Hace cosa de un año decidí cambiar de aires y mudarme con mi mejor amiga. Después de toda la vida viviendo en el pueblo, Madrid nos parecía como los McFlurry del McDonald’s: PURA FANTASÍA. Hice las maletas, tiré mis fajas y solté mis lorzas en la gran ciudad. Libertad para ellas y libertad para mí.

Cuando nos asentamos en un piso medianamente decente y me salió un trabajito relacionado con lo mío, decidí que ya era hora de darme una alegría al cuerpo, y cuando digo cuerpo quiero decir CHOCHET. Sí amiguis, me descargue Tinder.

Tras un par de decepciones sexuales (iba con las expectativas muy altas, mea culpa), conocí a Pedro (nombre ficticio para proteger su intimidad y su trabajo). Tenía todo lo que me gusta en un tío: estudios, tatuajes y una mandíbula que cortaba el aliento. Le di like, me lo devolvió y empezamos a hablar.

Resulta que Pedro acababa de terminar un Máster relacionado con el medioambiente y ahora estaba haciendo unas prácticas como becario en un Centro de Tratamiento de Residuos. Hablamos, nos gustamos y acabamos quedando.

Primera cita, bien. Segunda cita, mejor. Tercera cita, chachi piruli. Y llegó la cuarta cita. Era un sábado normal y corriente, de esos en los que te apetece sentarte en una terraza y pillarte un pedo a base de cañas. BUM, le llaman del curro.

– Resulta que ha habido un problema con unos papeles y necesitan que vaya a revisarlo. Mira a ver si quieres acompañarme.

Tras media hora conduciendo, por fin llegamos al centro. Aquello era como los niveles del Super Mario, de mal en peor. Pasamos por tres zonas que olían a muerte. Imaginaos comida china mezclada con kebab puesta al sol durante una semana. Pues a eso olía ese lugar. Sí, lo sé, es un centro de residuos, no iba a oler a rosas, pero no me imaginaba que fuese tan horrible.

Total, que llegamos a la zona de las oficinas y allí no había ni Clifford, así que mientras hacía el papeleo me puse a curiosear. Pues la curiosidad mató al gato, porque me quedé cerrada en la zona donde estaba la piscina de lixiviados.

Para las que no sepáis lo que son los putos lixiviados, es el jugo que sale cuando se exprime toda la mierda. ¿Ves cuando tiras la basura y gotea?

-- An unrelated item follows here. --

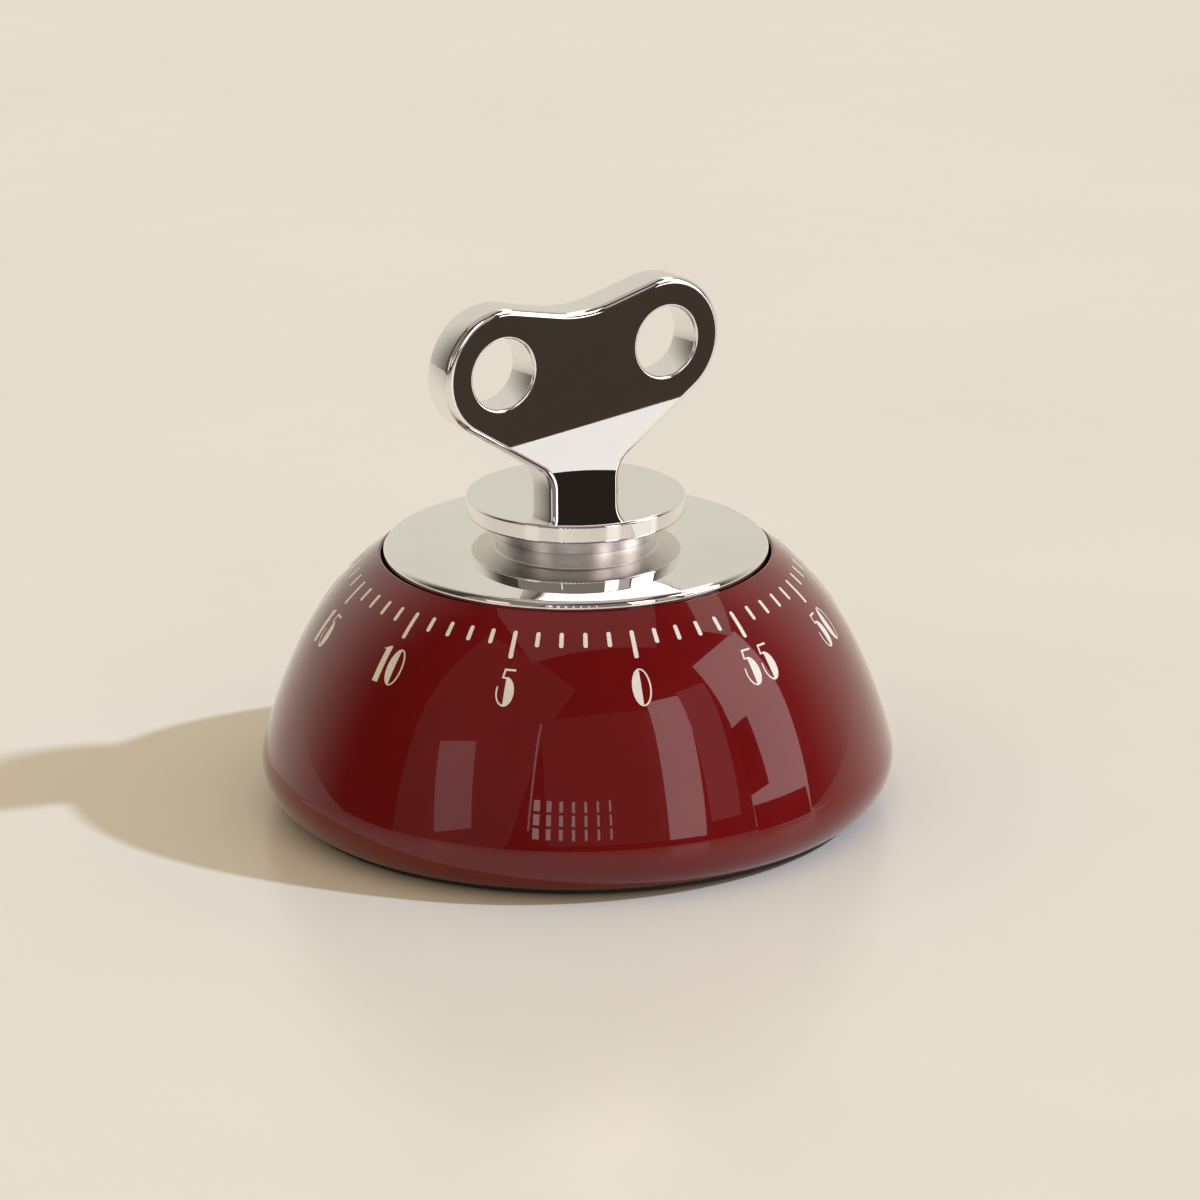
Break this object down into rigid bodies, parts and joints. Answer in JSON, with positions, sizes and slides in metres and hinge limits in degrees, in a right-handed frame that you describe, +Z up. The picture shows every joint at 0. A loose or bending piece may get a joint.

Pues algo así pero a escala bestial. Total, que ahí estaba yo. Encerrada al aire libre con unas verjas más altas que Pau Gasol y una puerta que no se abría.

“Mantén la calma tronca, que no pasa nada”, me decía a mí misma.

Saqué el móvil y llamé a Pedro…

Yo – PEDRO. AY PEDRO. QUE ME HE QUEDADO ENCERRADA EN UN SITIO. HUELE MUY MAL.

Y claro, yo por aquel entonces no tenía ni puta idea de lo que era una piscina de lixiviados, así que mi descripción del lugar no fue muy precisa.

Él – ¿Pero dónde estás? Dime dónde estás que voy.

Yo – Ay que no sé, que huele muy mal. Estoy fuera. Hay una piscina oscura. Huele a mierda tío.

Él – Hostia, la balsa de lixiviados. Ten cuidado.

Yo –  Que tenga cuidado por qué.

Él – No te metas dentro.

Yo – ¿Estás de coña, no? Cómo me voy a meter en una piscina llena de mierda si me da palo hasta bañarme en el río de mi pueblo.

Él – Vale, pues no te metas.

Yo – ¿Pero qué pasa si me meto?

Él – Pues que en las balsas de lixiviados hay una capa que no tiene oxígeno, y si te caes te puedes ahogar.

Así que entre el olor y el riesgo de ahogamiento, empecé a hiperventilar. Después me entraron nauseas y poté. Por suerte el muchacho no tardó en venir y me abrió la puerta, que estaba trancada por un mecanismo raro de seguridad.

Por lo que me contó, los de seguridad se echaron unas risas viendo el video el lunes siguiente y yo no quise volver a pisar el centro de residuos nunca mais. Pedro y yo seguimos juntos pero sin mezclar el amor con el trabajo.